* **Directions for this task**
The records are to be restated in their entirety, word for word.

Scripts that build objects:

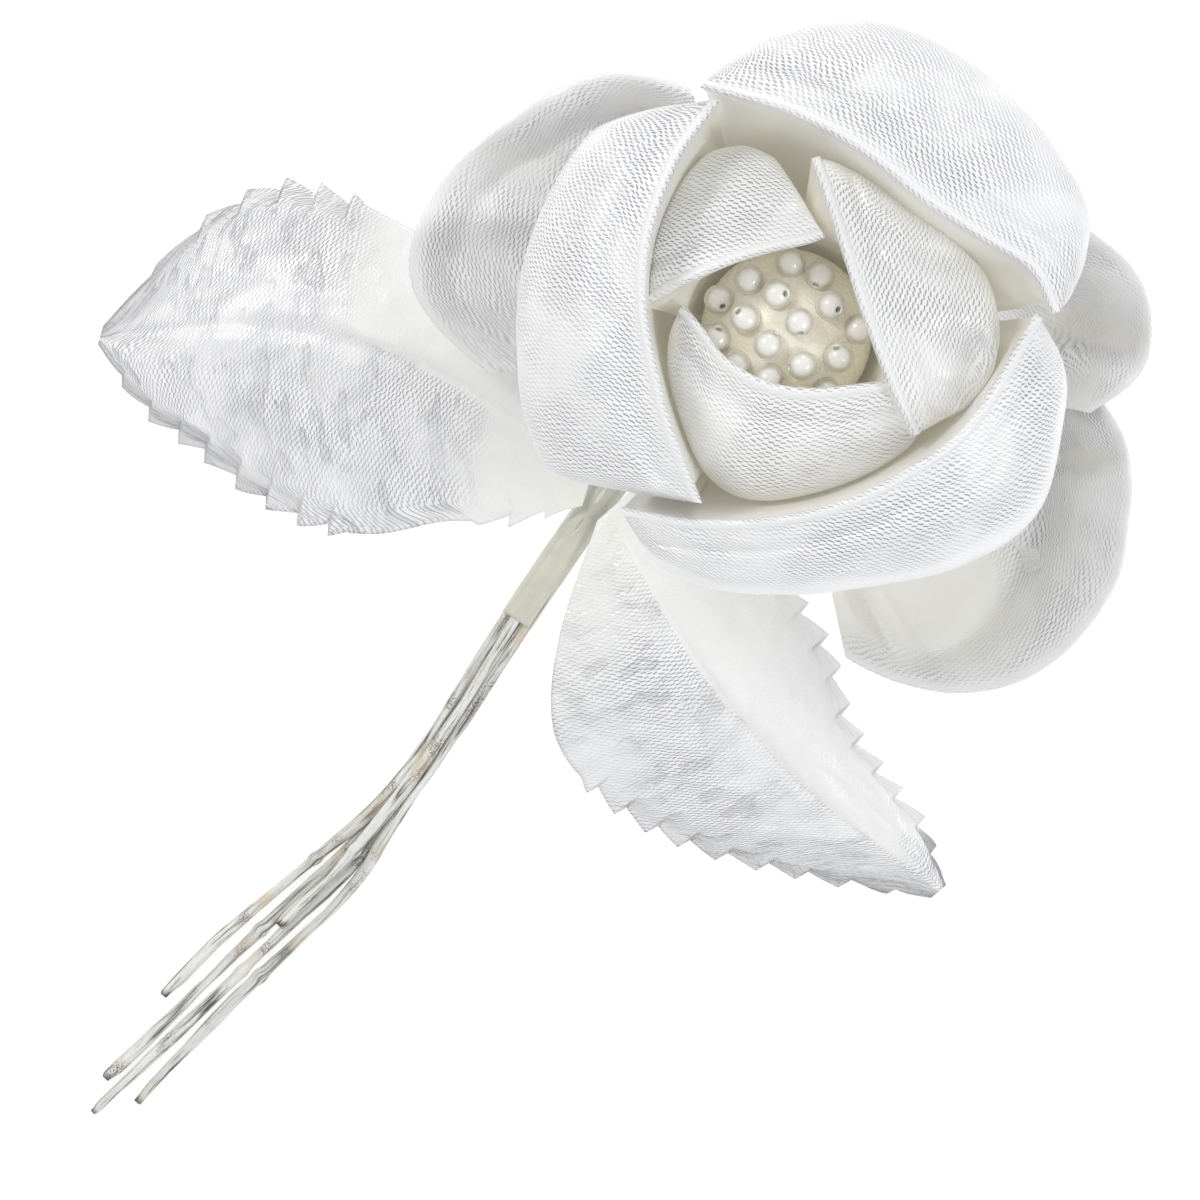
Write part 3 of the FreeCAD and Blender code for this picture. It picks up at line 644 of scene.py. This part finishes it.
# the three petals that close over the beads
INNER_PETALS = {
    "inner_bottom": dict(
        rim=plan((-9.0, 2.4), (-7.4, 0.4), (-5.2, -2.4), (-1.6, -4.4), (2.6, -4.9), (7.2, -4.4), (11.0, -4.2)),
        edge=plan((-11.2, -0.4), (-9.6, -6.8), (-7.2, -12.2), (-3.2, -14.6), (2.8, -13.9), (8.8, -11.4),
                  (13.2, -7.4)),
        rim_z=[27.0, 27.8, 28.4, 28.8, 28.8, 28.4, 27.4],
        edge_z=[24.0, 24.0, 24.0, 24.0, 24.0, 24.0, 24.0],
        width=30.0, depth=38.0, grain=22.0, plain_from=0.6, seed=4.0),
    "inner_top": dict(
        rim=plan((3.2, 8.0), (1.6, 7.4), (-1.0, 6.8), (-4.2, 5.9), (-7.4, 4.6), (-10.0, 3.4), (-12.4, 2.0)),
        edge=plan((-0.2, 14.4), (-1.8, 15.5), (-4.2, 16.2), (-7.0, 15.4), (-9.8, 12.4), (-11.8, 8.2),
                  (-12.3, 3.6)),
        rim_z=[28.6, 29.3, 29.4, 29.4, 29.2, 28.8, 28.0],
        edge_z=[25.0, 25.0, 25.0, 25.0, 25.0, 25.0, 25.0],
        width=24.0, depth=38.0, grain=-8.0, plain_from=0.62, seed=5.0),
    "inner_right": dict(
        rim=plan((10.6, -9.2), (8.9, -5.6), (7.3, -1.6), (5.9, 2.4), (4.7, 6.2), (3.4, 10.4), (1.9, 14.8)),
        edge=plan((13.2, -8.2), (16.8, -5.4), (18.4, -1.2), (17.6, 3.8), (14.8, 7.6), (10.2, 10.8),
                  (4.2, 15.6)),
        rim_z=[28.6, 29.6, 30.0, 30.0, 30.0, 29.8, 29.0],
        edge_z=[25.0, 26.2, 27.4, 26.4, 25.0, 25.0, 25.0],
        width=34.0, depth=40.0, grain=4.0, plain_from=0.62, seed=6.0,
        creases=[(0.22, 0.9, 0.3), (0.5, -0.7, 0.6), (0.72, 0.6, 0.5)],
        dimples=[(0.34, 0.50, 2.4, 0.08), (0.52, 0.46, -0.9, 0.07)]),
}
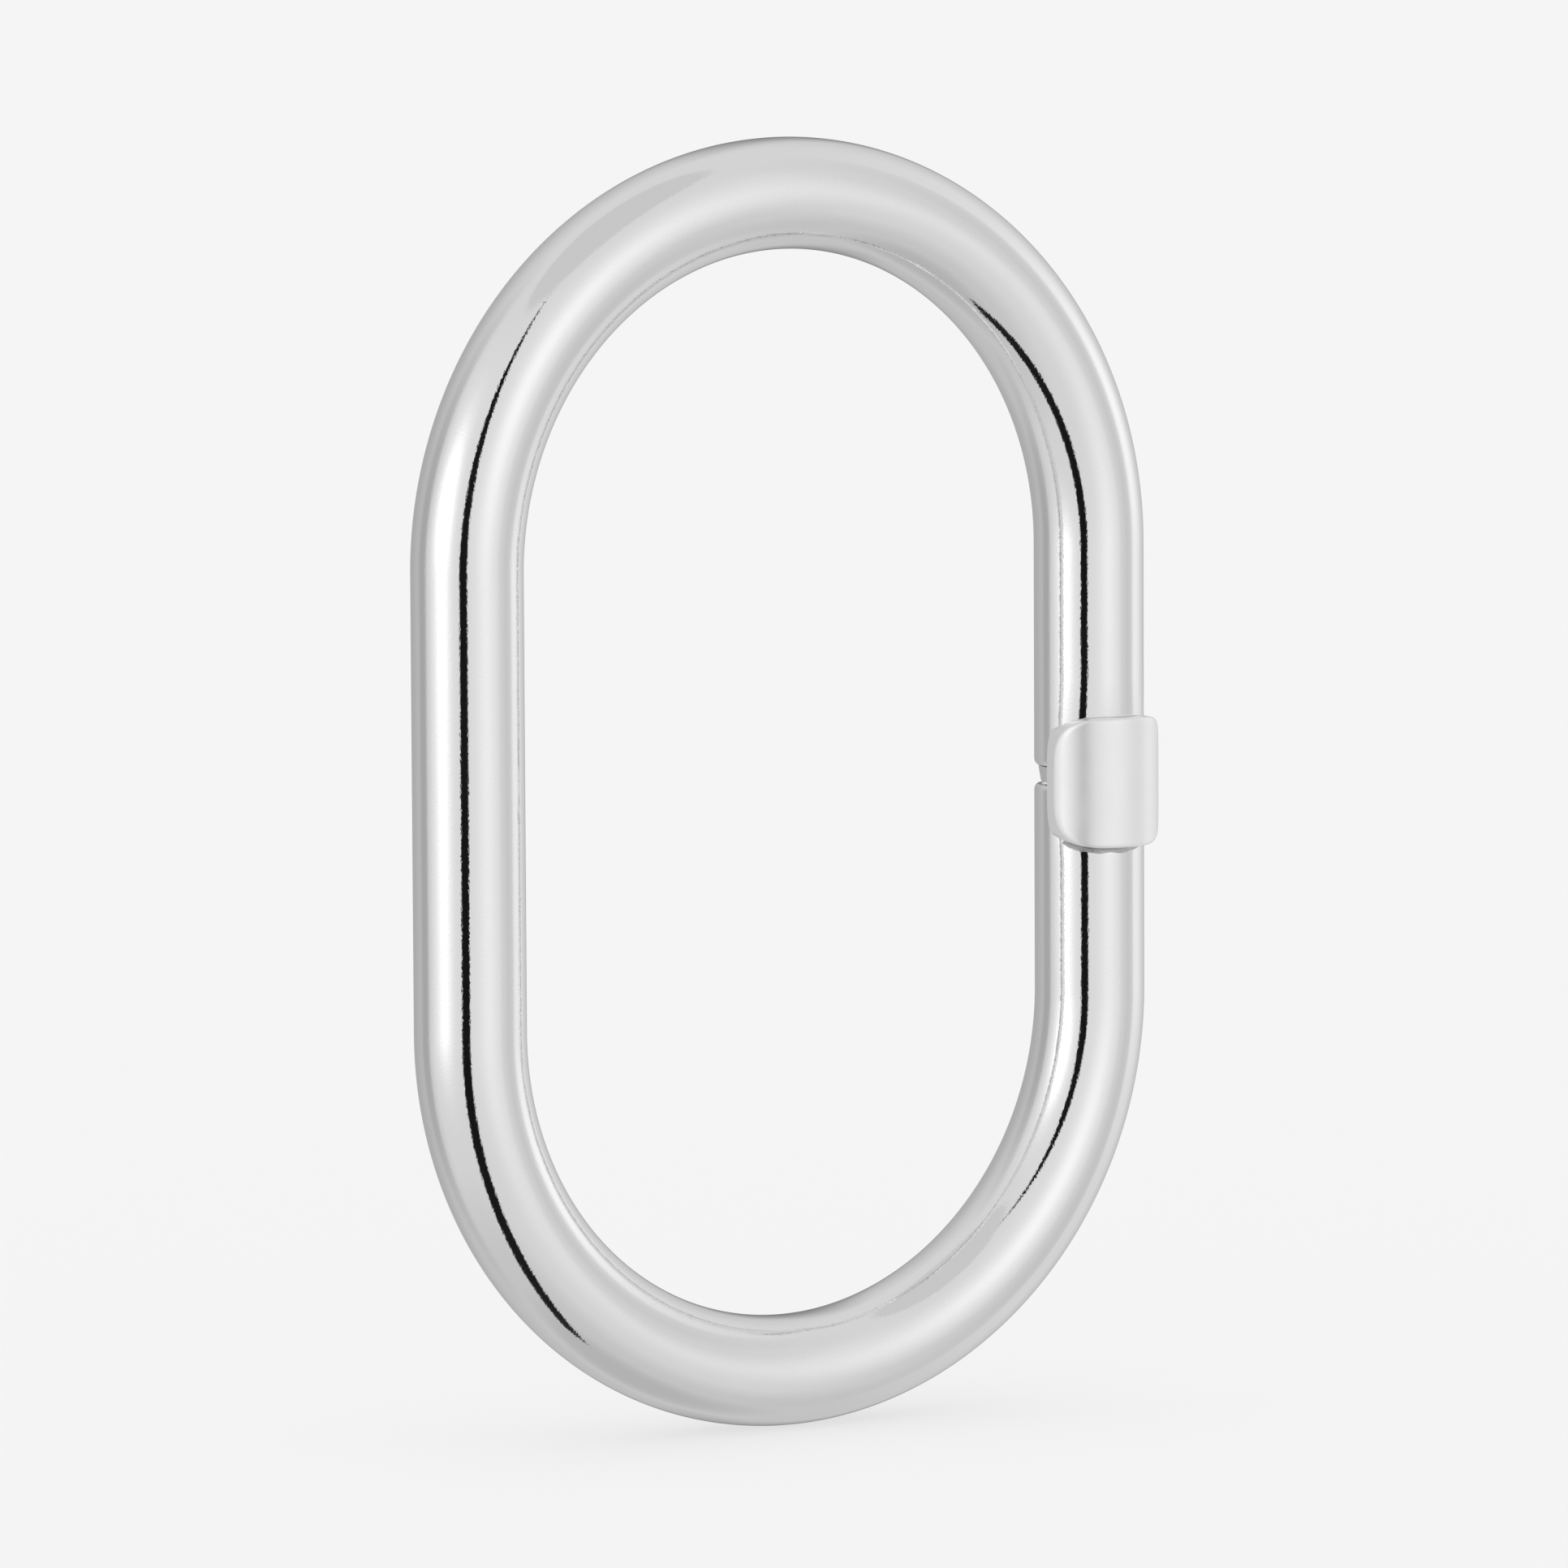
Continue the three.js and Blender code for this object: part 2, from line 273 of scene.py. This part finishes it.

* **Task result**
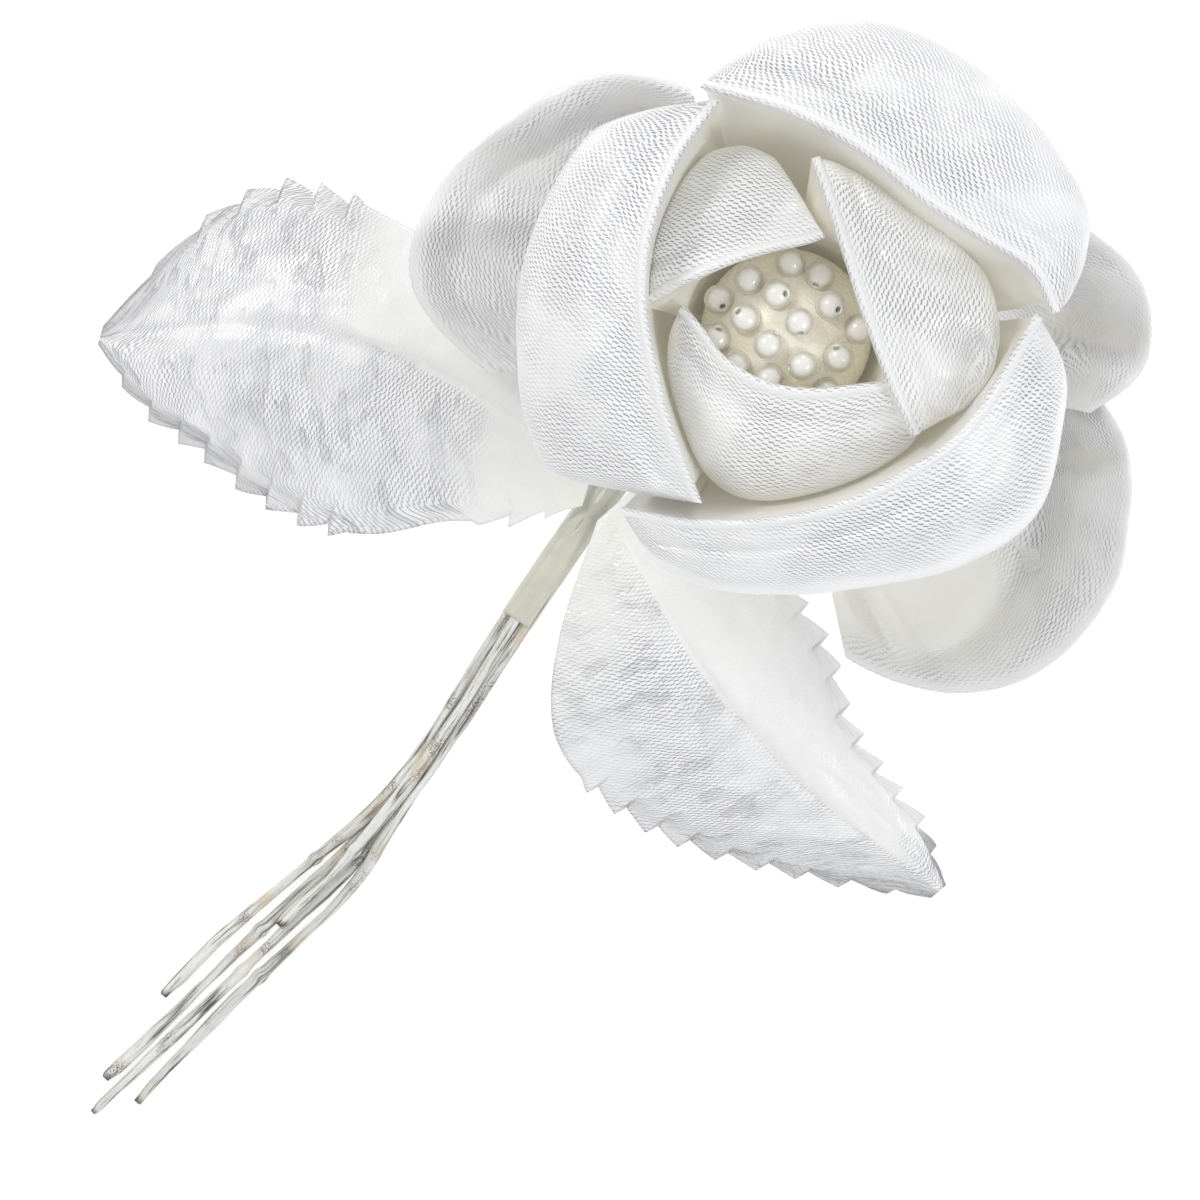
Write part 3 of the FreeCAD and Blender code for this picture. It picks up at line 644 of scene.py. This part finishes it.
# the three petals that close over the beads
INNER_PETALS = {
    "inner_bottom": dict(
        rim=plan((-9.0, 2.4), (-7.4, 0.4), (-5.2, -2.4), (-1.6, -4.4), (2.6, -4.9), (7.2, -4.4), (11.0, -4.2)),
        edge=plan((-11.2, -0.4), (-9.6, -6.8), (-7.2, -12.2), (-3.2, -14.6), (2.8, -13.9), (8.8, -11.4),
                  (13.2, -7.4)),
        rim_z=[27.0, 27.8, 28.4, 28.8, 28.8, 28.4, 27.4],
        edge_z=[24.0, 24.0, 24.0, 24.0, 24.0, 24.0, 24.0],
        width=30.0, depth=38.0, grain=22.0, plain_from=0.6, seed=4.0),
    "inner_top": dict(
        rim=plan((3.2, 8.0), (1.6, 7.4), (-1.0, 6.8), (-4.2, 5.9), (-7.4, 4.6), (-10.0, 3.4), (-12.4, 2.0)),
        edge=plan((-0.2, 14.4), (-1.8, 15.5), (-4.2, 16.2), (-7.0, 15.4), (-9.8, 12.4), (-11.8, 8.2),
                  (-12.3, 3.6)),
        rim_z=[28.6, 29.3, 29.4, 29.4, 29.2, 28.8, 28.0],
        edge_z=[25.0, 25.0, 25.0, 25.0, 25.0, 25.0, 25.0],
        width=24.0, depth=38.0, grain=-8.0, plain_from=0.62, seed=5.0),
    "inner_right": dict(
        rim=plan((10.6, -9.2), (8.9, -5.6), (7.3, -1.6), (5.9, 2.4), (4.7, 6.2), (3.4, 10.4), (1.9, 14.8)),
        edge=plan((13.2, -8.2), (16.8, -5.4), (18.4, -1.2), (17.6, 3.8), (14.8, 7.6), (10.2, 10.8),
                  (4.2, 15.6)),
        rim_z=[28.6, 29.6, 30.0, 30.0, 30.0, 29.8, 29.0],
        edge_z=[25.0, 26.2, 27.4, 26.4, 25.0, 25.0, 25.0],
        width=34.0, depth=40.0, grain=4.0, plain_from=0.62, seed=6.0,
        creases=[(0.22, 0.9, 0.3), (0.5, -0.7, 0.6), (0.72, 0.6, 0.5)],
        dimples=[(0.34, 0.50, 2.4, 0.08), (0.52, 0.46, -0.9, 0.07)]),
}
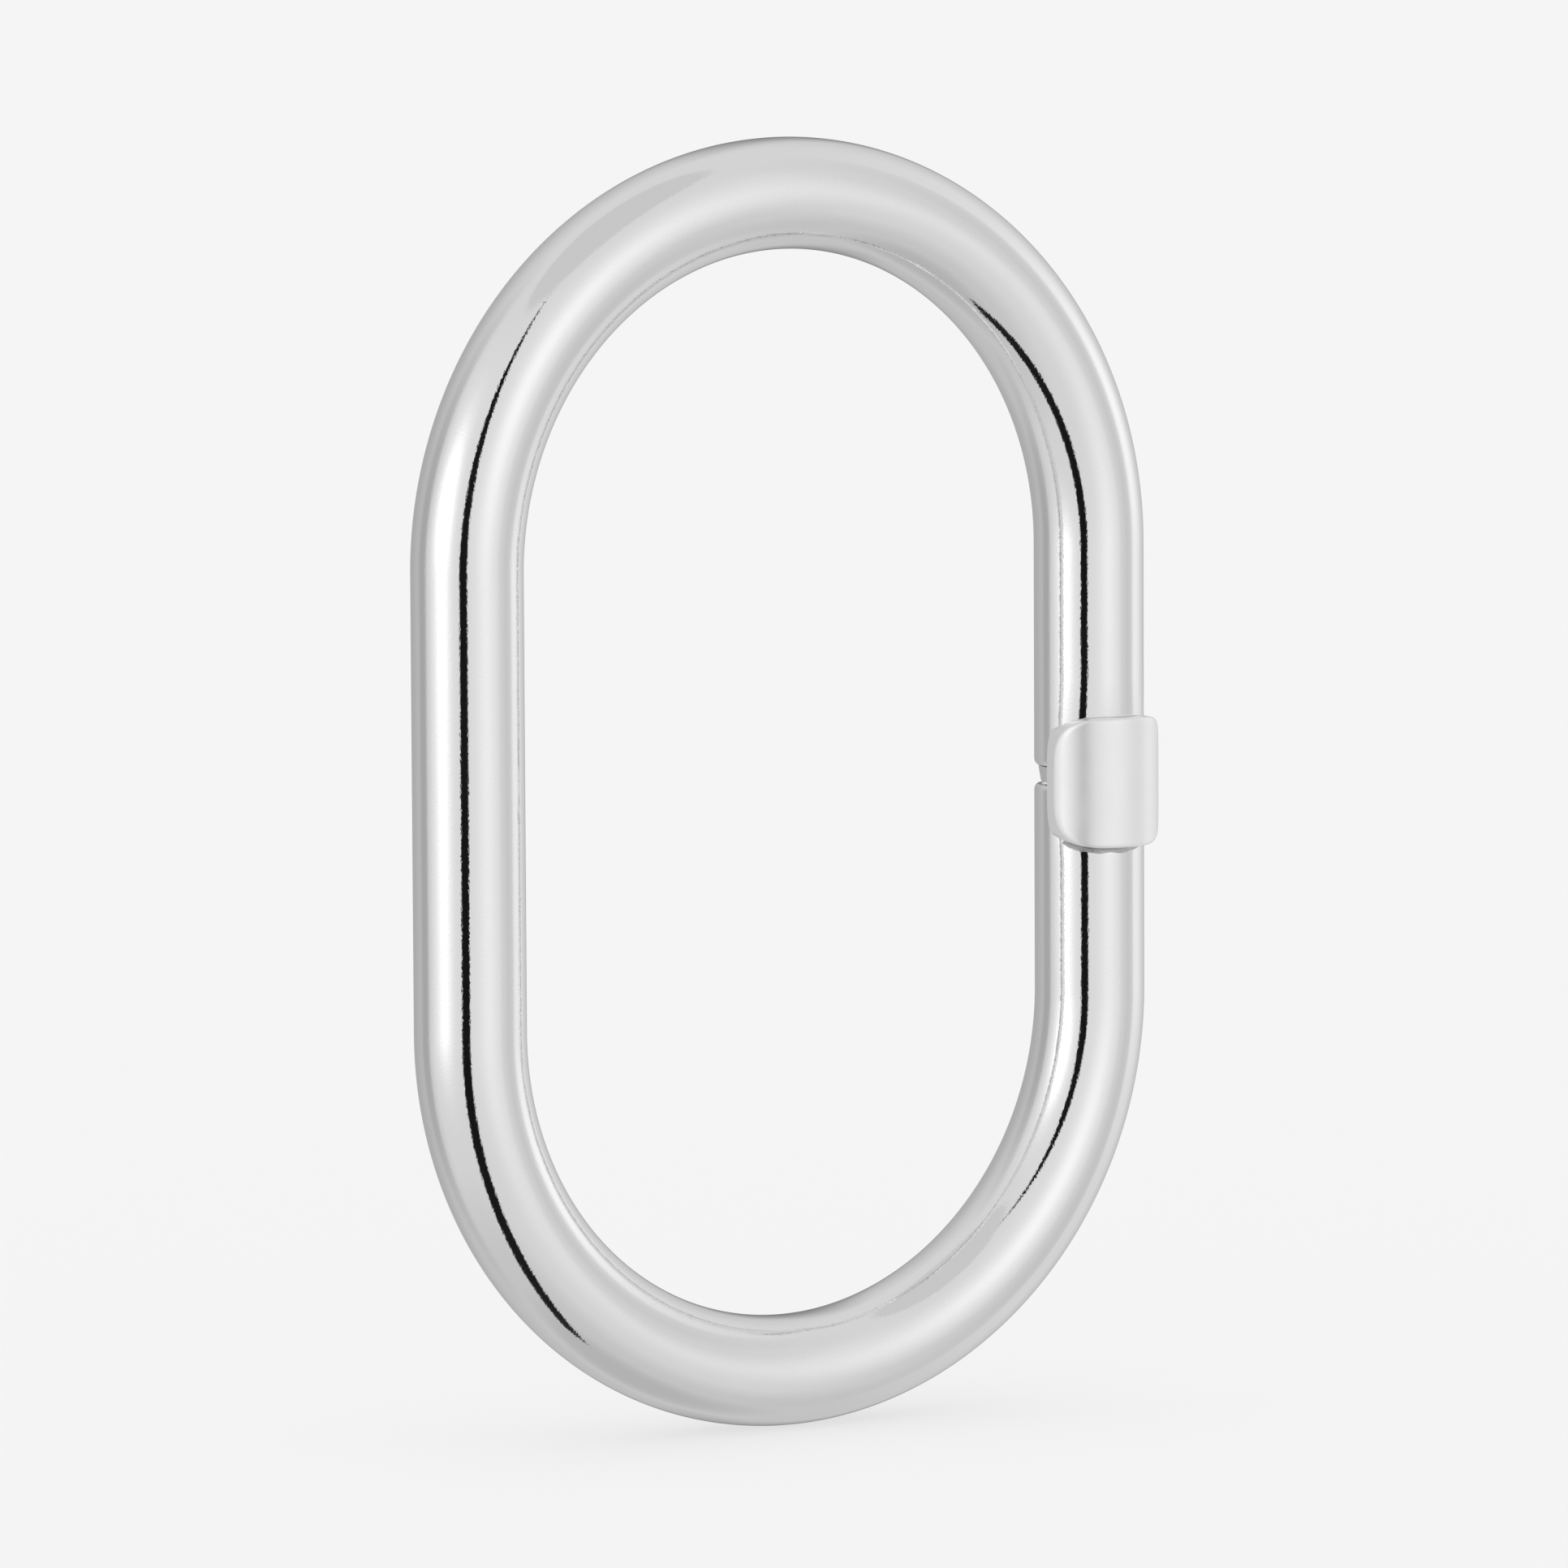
Continue the three.js and Blender code for this object: part 2, from line 273 of scene.py. This part finishes it.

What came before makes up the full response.